The total acreage of these land categories is enough to jumpstart the biofuels program. And with this total, Senator Zubiri should be fully contented. He cannot have everything. The display of bratty behavior with the grant of this concession will be unacceptable. Remember where he was in the 2007 election.

The rest of agricultural lands should be devoted to full-scale production of rice, white and yellow corn and the other crops that we really need for our food needs. This should satisfy Mr. Biazon and those questioning the policy baby of Mr. Zubiri.

Biofuels development and intensified food production can co-exist with the minimum of friction. We have zoned our finite and limited agricultural lands a long time ago. It is easy to demarcate what belongs to Migz’s baby and what belongs to full-scale, year-round food production.

With this problem resolved, the national government should enforce a policy recommendation from our party-list Butil without allowances and room for compromise. This is on the conversion of agricultural lands into other uses: upscale housing areas, mass housing sites, golf courses, factories and industrial parks, etc. Ka Nellie Chavez, our representative in the House, said the ban on land conversion is a national imperative.

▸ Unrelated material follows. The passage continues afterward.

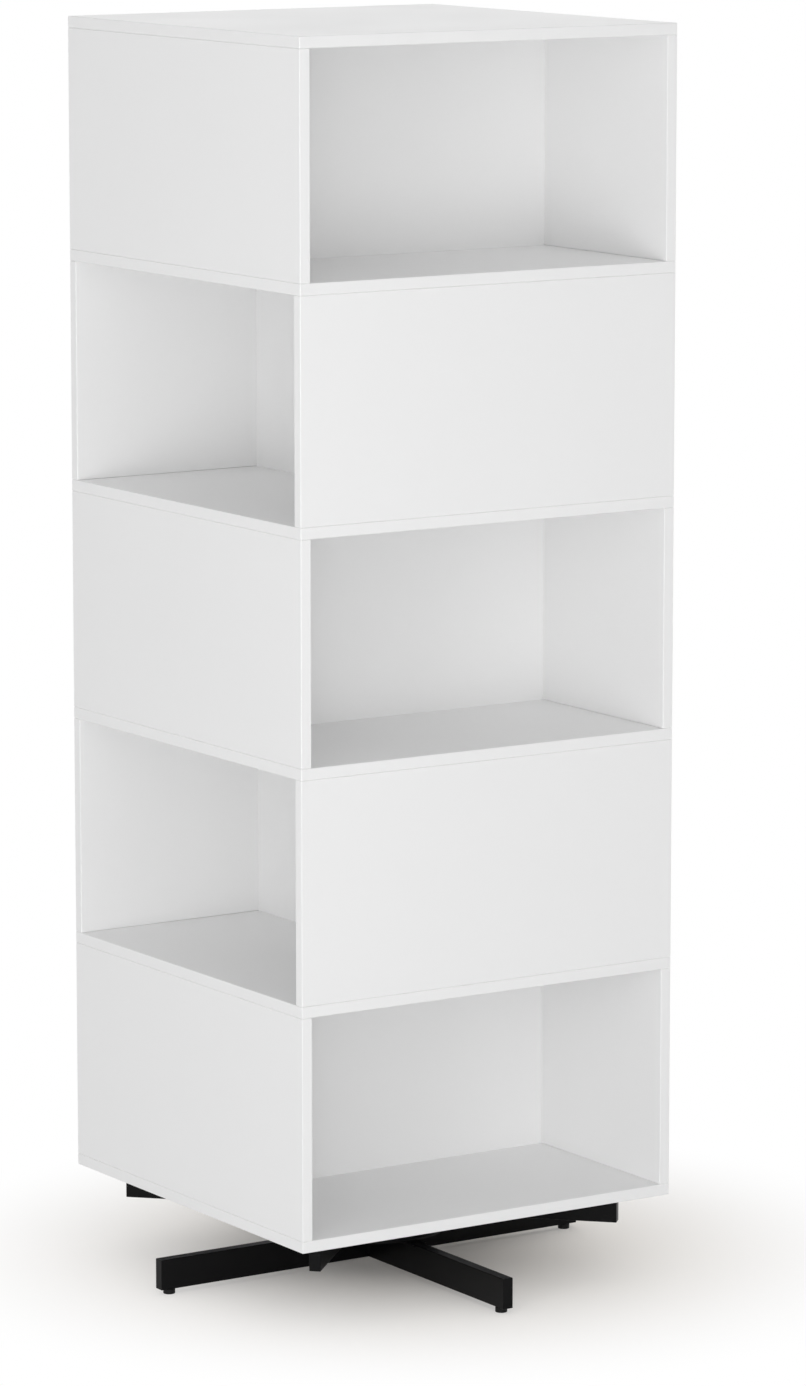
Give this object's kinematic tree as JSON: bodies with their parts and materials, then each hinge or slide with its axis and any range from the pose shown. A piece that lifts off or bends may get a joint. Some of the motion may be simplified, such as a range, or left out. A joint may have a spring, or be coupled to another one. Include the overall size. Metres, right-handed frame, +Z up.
{
  "type": "rotating media tower",
  "caption": "Square rotating shelf tower whose open compartments alternate between its faces, on a ball swivel between two black flat-bar crosses.",
  "frame": {"origin": "on the floor, on the swivel's axis, under the middle of the tower", "axes": "+Z up along the swivel's axis; -Y is the front, which the top compartment opens to; +X is to the right seen from the front"},
  "size_m": [0.519, 0.519, 1.302],
  "materials": {
    "white_lacquer": "fibreboard, satin white lacquer",
    "beech": "plain turned beech",
    "black_steel": "fine matt black powder coat on flat steel bar",
    "bearing_steel": "blackened, lightly oiled",
    "polished_steel": "polished bearing steel",
    "black_screw_steel": "black oxide",
    "zinc_steel": "bright zinc plate",
    "brass": "plain turned brass",
    "cage_nylon": "natural moulded nylon",
    "black_nylon": "moulded black nylon"
  },
  "bodies": {
    "base": {"lower_bar_a": "black_steel", "lower_bar_b": "black_steel", "swivel_plate_lower": "black_steel", "bearing_ring_inner": "bearing_steel", "ring_screws_lower": "black_screw_steel"},
    "tower": {"top_panel": "white_lacquer", "shelf_4": "white_lacquer", "shelf_3": "white_lacquer", "shelf_2": "white_lacquer", "shelf_1": "white_lacquer", "bottom_panel": "white_lacquer", "tier_1_side_left": "white_lacquer", "tier_1_side_right": "white_lacquer", "tier_1_divider": "white_lacquer", "tier_1_dowels": "beech", "tier_2_side_front": "white_lacquer", "tier_2_side_back": "white_lacquer", "tier_2_divider": "white_lacquer", "tier_2_dowels": "beech", "tier_3_side_left": "white_lacquer", "tier_3_side_right": "white_lacquer", "tier_3_divider": "white_lacquer", "tier_3_dowels": "beech", "tier_4_side_front": "white_lacquer", "tier_4_side_back": "white_lacquer", "tier_4_divider": "white_lacquer", "tier_4_dowels": "beech", "tier_5_side_left": "white_lacquer", "tier_5_side_right": "white_lacquer", "tier_5_divider": "white_lacquer", "tier_5_dowels": "beech", "upper_bar_a": "black_steel", "upper_bar_b": "black_steel", "cross_screws": "black_screw_steel", "threaded_inserts": "brass", "swivel_plate_upper": "black_steel", "bearing_ring_outer": "bearing_steel", "ring_screws_upper": "black_screw_steel"},
    "bearing_cage": {"bearing_balls": "polished_steel", "ball_cage": "cage_nylon"},
    "foot_left": {"foot_pad_left": "black_nylon", "foot_stud_left": "zinc_steel"},
    "foot_right": {"foot_pad_right": "black_nylon", "foot_stud_right": "zinc_steel"},
    "foot_front": {"foot_pad_front": "black_nylon", "foot_stud_front": "zinc_steel"},
    "foot_back": {"foot_pad_back": "black_nylon", "foot_stud_back": "zinc_steel"}
  },
  "joints": [
    {"name": "tower_turn", "type": "hinge", "parent": "base", "child": "tower", "pos_m": [0, 0, 0.0465], "axis": [0, 0, 1], "continuous": true},
    {"name": "cage_turn", "type": "hinge", "parent": "base", "child": "bearing_cage", "pos_m": [0, 0, 0.0465], "axis": [0, 0, 1], "continuous": true},
    {"name": "foot_left_travel", "type": "slide", "parent": "base", "child": "foot_left", "axis": [0, 0, -1], "range_m": [0, 0.008]},
    {"name": "foot_right_travel", "type": "slide", "parent": "base", "child": "foot_right", "axis": [0, 0, -1], "range_m": [0, 0.008]},
    {"name": "foot_front_travel", "type": "slide", "parent": "base", "child": "foot_front", "axis": [0, 0, -1], "range_m": [0, 0.008]},
    {"name": "foot_back_travel", "type": "slide", "parent": "base", "child": "foot_back", "axis": [0, 0, -1], "range_m": [0, 0.008]}
  ],
  "couplings": [
    {"joint": "cage_turn", "follows": "tower_turn", "ratio": 0.519}
  ]
}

Ka Nellie has drawn a map she calls the Sta. Rosa to Sta. Rosa Corridor to dramatically illustrate the reckless pace of land conversion. There is a historical underpinning to her map.

Just a few decades back, Sta. Rosa, Laguna and Sta. Rosa, Nueva Ecija—and the areas between them—represented the seat of the agrarian struggle that almost toppled a government and established a new one led by peasants and the ploretariat. Nueva Ecija, Tarlac, Pampanga, Bulacan and Laguna were the primary spheres of influence of the agrarian struggle.

Now, not a trace of agrarian crusade can be found in the areas between Sta. Rosa, Laguna and Sta. Rosa, Nueva Ecija. Except for the old Huks now mostly 80 years old and above, very few remember that there was fierce and bloody struggle to end the agrarian inequities and the Corridor was the main battleground.

Today, the Sta. Rosa to Sta. Rosa Corridor is a chunk of coveted real estate. The conversion of the prime rice lands in these areas into subdivisions , factory sites and industrial parks is brisker there than in any part of the country.

On this stretch of land bloodied by the peasants who died fighting for their cause, Ka Nellie ruefully says, we now have concrete mixers and bulldozers turning every square foot of suitable land into malls and subdivisions.